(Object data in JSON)
• • • • • • •

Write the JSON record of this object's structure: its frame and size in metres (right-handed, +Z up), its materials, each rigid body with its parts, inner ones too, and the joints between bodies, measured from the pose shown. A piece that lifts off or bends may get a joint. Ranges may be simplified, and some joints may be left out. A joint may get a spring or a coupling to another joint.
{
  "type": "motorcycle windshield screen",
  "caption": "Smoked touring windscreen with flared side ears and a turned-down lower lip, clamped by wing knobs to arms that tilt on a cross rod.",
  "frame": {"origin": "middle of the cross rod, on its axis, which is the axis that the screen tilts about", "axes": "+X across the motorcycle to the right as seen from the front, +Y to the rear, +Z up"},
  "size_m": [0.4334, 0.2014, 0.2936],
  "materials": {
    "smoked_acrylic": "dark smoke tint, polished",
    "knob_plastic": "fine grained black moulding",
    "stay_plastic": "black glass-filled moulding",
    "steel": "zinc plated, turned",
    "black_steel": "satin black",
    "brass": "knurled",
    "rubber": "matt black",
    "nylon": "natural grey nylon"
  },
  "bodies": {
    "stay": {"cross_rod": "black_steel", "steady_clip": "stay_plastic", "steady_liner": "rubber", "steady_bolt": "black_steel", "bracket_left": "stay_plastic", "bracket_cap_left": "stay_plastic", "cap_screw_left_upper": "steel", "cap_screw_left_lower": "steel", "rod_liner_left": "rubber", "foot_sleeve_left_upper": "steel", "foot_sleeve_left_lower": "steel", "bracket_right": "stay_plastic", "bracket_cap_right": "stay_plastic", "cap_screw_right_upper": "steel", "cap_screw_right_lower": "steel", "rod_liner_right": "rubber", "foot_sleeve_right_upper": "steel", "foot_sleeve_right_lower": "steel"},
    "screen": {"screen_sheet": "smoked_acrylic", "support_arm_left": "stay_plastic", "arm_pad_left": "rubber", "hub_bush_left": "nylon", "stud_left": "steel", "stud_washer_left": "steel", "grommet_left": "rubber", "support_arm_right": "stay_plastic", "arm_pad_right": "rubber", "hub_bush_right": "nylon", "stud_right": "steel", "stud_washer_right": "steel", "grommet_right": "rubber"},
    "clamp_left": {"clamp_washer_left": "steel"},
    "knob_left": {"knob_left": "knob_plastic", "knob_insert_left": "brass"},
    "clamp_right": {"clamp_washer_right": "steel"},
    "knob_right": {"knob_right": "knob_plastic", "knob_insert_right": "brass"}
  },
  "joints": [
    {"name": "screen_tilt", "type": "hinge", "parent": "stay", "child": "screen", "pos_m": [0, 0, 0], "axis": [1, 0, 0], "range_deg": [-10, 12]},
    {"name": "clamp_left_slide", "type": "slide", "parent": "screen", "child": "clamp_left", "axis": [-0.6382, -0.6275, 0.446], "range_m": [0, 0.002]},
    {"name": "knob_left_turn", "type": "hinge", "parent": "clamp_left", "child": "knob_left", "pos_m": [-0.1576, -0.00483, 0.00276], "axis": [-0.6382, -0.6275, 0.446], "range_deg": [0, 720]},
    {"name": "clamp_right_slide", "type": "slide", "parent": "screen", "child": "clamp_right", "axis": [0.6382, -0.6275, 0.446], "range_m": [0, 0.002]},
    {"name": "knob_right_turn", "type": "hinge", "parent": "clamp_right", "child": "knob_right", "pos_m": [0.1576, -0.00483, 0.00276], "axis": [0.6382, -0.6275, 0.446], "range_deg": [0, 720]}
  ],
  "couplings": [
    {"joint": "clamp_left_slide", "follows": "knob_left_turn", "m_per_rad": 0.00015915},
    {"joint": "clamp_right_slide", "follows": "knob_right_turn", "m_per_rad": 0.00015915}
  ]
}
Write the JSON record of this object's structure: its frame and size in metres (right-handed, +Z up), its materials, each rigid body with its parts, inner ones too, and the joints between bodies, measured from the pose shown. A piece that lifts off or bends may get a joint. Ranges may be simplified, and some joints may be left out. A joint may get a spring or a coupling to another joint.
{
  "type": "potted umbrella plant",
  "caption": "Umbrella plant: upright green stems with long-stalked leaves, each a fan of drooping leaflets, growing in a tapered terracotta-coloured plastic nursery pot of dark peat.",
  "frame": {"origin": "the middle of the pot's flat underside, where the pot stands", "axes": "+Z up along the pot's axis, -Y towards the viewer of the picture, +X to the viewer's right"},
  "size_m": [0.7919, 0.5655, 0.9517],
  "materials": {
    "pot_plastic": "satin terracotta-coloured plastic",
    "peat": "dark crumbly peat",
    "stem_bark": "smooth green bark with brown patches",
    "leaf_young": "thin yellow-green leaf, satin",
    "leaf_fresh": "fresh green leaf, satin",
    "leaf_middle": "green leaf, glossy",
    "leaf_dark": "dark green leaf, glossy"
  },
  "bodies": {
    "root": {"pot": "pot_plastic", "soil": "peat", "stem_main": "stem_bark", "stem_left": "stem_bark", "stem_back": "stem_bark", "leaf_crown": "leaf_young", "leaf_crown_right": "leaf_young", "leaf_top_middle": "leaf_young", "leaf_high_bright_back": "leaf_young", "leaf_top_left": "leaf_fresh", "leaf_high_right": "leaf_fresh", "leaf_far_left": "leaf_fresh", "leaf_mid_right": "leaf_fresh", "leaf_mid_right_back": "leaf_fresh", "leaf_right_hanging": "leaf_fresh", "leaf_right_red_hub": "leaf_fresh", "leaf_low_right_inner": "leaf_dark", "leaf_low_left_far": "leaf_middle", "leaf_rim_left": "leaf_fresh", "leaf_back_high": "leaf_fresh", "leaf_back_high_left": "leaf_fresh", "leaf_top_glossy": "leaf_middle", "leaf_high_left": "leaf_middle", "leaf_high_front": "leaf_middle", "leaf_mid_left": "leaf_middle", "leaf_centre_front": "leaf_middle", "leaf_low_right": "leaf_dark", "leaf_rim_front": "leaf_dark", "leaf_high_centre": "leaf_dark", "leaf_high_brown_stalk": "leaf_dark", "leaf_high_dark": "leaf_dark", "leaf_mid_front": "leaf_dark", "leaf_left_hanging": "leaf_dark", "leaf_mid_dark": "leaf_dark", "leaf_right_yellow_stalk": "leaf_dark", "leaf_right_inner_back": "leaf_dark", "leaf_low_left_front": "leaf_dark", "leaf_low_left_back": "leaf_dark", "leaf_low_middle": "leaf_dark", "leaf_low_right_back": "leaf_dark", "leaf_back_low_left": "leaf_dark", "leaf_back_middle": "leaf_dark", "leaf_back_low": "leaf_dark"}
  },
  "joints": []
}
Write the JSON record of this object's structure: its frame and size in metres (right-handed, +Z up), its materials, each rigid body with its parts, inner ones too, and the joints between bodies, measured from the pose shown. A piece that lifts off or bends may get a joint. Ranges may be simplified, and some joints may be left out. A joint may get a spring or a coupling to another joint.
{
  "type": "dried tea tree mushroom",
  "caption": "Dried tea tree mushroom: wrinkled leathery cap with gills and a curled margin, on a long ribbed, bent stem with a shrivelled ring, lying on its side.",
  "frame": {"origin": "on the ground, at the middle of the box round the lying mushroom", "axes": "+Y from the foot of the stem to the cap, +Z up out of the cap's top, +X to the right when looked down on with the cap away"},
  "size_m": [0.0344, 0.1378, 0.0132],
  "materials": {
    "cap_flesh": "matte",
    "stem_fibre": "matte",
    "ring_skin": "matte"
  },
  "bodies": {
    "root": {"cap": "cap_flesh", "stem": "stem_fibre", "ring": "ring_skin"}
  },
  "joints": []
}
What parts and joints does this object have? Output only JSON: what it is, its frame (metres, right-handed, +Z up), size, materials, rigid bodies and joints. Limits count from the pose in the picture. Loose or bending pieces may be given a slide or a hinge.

• • • • • • •

**WRITTEN TASK:** Return the material exactly as it stands.

**SOLUTION BELOW:**
Write the JSON record of this object's structure: its frame and size in metres (right-handed, +Z up), its materials, each rigid body with its parts, inner ones too, and the joints between bodies, measured from the pose shown. A piece that lifts off or bends may get a joint. Ranges may be simplified, and some joints may be left out. A joint may get a spring or a coupling to another joint.
{
  "type": "motorcycle windshield screen",
  "caption": "Smoked touring windscreen with flared side ears and a turned-down lower lip, clamped by wing knobs to arms that tilt on a cross rod.",
  "frame": {"origin": "middle of the cross rod, on its axis, which is the axis that the screen tilts about", "axes": "+X across the motorcycle to the right as seen from the front, +Y to the rear, +Z up"},
  "size_m": [0.4334, 0.2014, 0.2936],
  "materials": {
    "smoked_acrylic": "dark smoke tint, polished",
    "knob_plastic": "fine grained black moulding",
    "stay_plastic": "black glass-filled moulding",
    "steel": "zinc plated, turned",
    "black_steel": "satin black",
    "brass": "knurled",
    "rubber": "matt black",
    "nylon": "natural grey nylon"
  },
  "bodies": {
    "stay": {"cross_rod": "black_steel", "steady_clip": "stay_plastic", "steady_liner": "rubber", "steady_bolt": "black_steel", "bracket_left": "stay_plastic", "bracket_cap_left": "stay_plastic", "cap_screw_left_upper": "steel", "cap_screw_left_lower": "steel", "rod_liner_left": "rubber", "foot_sleeve_left_upper": "steel", "foot_sleeve_left_lower": "steel", "bracket_right": "stay_plastic", "bracket_cap_right": "stay_plastic", "cap_screw_right_upper": "steel", "cap_screw_right_lower": "steel", "rod_liner_right": "rubber", "foot_sleeve_right_upper": "steel", "foot_sleeve_right_lower": "steel"},
    "screen": {"screen_sheet": "smoked_acrylic", "support_arm_left": "stay_plastic", "arm_pad_left": "rubber", "hub_bush_left": "nylon", "stud_left": "steel", "stud_washer_left": "steel", "grommet_left": "rubber", "support_arm_right": "stay_plastic", "arm_pad_right": "rubber", "hub_bush_right": "nylon", "stud_right": "steel", "stud_washer_right": "steel", "grommet_right": "rubber"},
    "clamp_left": {"clamp_washer_left": "steel"},
    "knob_left": {"knob_left": "knob_plastic", "knob_insert_left": "brass"},
    "clamp_right": {"clamp_washer_right": "steel"},
    "knob_right": {"knob_right": "knob_plastic", "knob_insert_right": "brass"}
  },
  "joints": [
    {"name": "screen_tilt", "type": "hinge", "parent": "stay", "child": "screen", "pos_m": [0, 0, 0], "axis": [1, 0, 0], "range_deg": [-10, 12]},
    {"name": "clamp_left_slide", "type": "slide", "parent": "screen", "child": "clamp_left", "axis": [-0.6382, -0.6275, 0.446], "range_m": [0, 0.002]},
    {"name": "knob_left_turn", "type": "hinge", "parent": "clamp_left", "child": "knob_left", "pos_m": [-0.1576, -0.00483, 0.00276], "axis": [-0.6382, -0.6275, 0.446], "range_deg": [0, 720]},
    {"name": "clamp_right_slide", "type": "slide", "parent": "screen", "child": "clamp_right", "axis": [0.6382, -0.6275, 0.446], "range_m": [0, 0.002]},
    {"name": "knob_right_turn", "type": "hinge", "parent": "clamp_right", "child": "knob_right", "pos_m": [0.1576, -0.00483, 0.00276], "axis": [0.6382, -0.6275, 0.446], "range_deg": [0, 720]}
  ],
  "couplings": [
    {"joint": "clamp_left_slide", "follows": "knob_left_turn", "m_per_rad": 0.00015915},
    {"joint": "clamp_right_slide", "follows": "knob_right_turn", "m_per_rad": 0.00015915}
  ]
}
Write the JSON record of this object's structure: its frame and size in metres (right-handed, +Z up), its materials, each rigid body with its parts, inner ones too, and the joints between bodies, measured from the pose shown. A piece that lifts off or bends may get a joint. Ranges may be simplified, and some joints may be left out. A joint may get a spring or a coupling to another joint.
{
  "type": "potted umbrella plant",
  "caption": "Umbrella plant: upright green stems with long-stalked leaves, each a fan of drooping leaflets, growing in a tapered terracotta-coloured plastic nursery pot of dark peat.",
  "frame": {"origin": "the middle of the pot's flat underside, where the pot stands", "axes": "+Z up along the pot's axis, -Y towards the viewer of the picture, +X to the viewer's right"},
  "size_m": [0.7919, 0.5655, 0.9517],
  "materials": {
    "pot_plastic": "satin terracotta-coloured plastic",
    "peat": "dark crumbly peat",
    "stem_bark": "smooth green bark with brown patches",
    "leaf_young": "thin yellow-green leaf, satin",
    "leaf_fresh": "fresh green leaf, satin",
    "leaf_middle": "green leaf, glossy",
    "leaf_dark": "dark green leaf, glossy"
  },
  "bodies": {
    "root": {"pot": "pot_plastic", "soil": "peat", "stem_main": "stem_bark", "stem_left": "stem_bark", "stem_back": "stem_bark", "leaf_crown": "leaf_young", "leaf_crown_right": "leaf_young", "leaf_top_middle": "leaf_young", "leaf_high_bright_back": "leaf_young", "leaf_top_left": "leaf_fresh", "leaf_high_right": "leaf_fresh", "leaf_far_left": "leaf_fresh", "leaf_mid_right": "leaf_fresh", "leaf_mid_right_back": "leaf_fresh", "leaf_right_hanging": "leaf_fresh", "leaf_right_red_hub": "leaf_fresh", "leaf_low_right_inner": "leaf_dark", "leaf_low_left_far": "leaf_middle", "leaf_rim_left": "leaf_fresh", "leaf_back_high": "leaf_fresh", "leaf_back_high_left": "leaf_fresh", "leaf_top_glossy": "leaf_middle", "leaf_high_left": "leaf_middle", "leaf_high_front": "leaf_middle", "leaf_mid_left": "leaf_middle", "leaf_centre_front": "leaf_middle", "leaf_low_right": "leaf_dark", "leaf_rim_front": "leaf_dark", "leaf_high_centre": "leaf_dark", "leaf_high_brown_stalk": "leaf_dark", "leaf_high_dark": "leaf_dark", "leaf_mid_front": "leaf_dark", "leaf_left_hanging": "leaf_dark", "leaf_mid_dark": "leaf_dark", "leaf_right_yellow_stalk": "leaf_dark", "leaf_right_inner_back": "leaf_dark", "leaf_low_left_front": "leaf_dark", "leaf_low_left_back": "leaf_dark", "leaf_low_middle": "leaf_dark", "leaf_low_right_back": "leaf_dark", "leaf_back_low_left": "leaf_dark", "leaf_back_middle": "leaf_dark", "leaf_back_low": "leaf_dark"}
  },
  "joints": []
}
Write the JSON record of this object's structure: its frame and size in metres (right-handed, +Z up), its materials, each rigid body with its parts, inner ones too, and the joints between bodies, measured from the pose shown. A piece that lifts off or bends may get a joint. Ranges may be simplified, and some joints may be left out. A joint may get a spring or a coupling to another joint.
{
  "type": "dried tea tree mushroom",
  "caption": "Dried tea tree mushroom: wrinkled leathery cap with gills and a curled margin, on a long ribbed, bent stem with a shrivelled ring, lying on its side.",
  "frame": {"origin": "on the ground, at the middle of the box round the lying mushroom", "axes": "+Y from the foot of the stem to the cap, +Z up out of the cap's top, +X to the right when looked down on with the cap away"},
  "size_m": [0.0344, 0.1378, 0.0132],
  "materials": {
    "cap_flesh": "matte",
    "stem_fibre": "matte",
    "ring_skin": "matte"
  },
  "bodies": {
    "root": {"cap": "cap_flesh", "stem": "stem_fibre", "ring": "ring_skin"}
  },
  "joints": []
}
What parts and joints does this object have? Output only JSON: what it is, its frame (metres, right-handed, +Z up), size, materials, rigid bodies and joints. Limits count from the pose in the picture. Loose or bending pieces may be given a slide or a hinge.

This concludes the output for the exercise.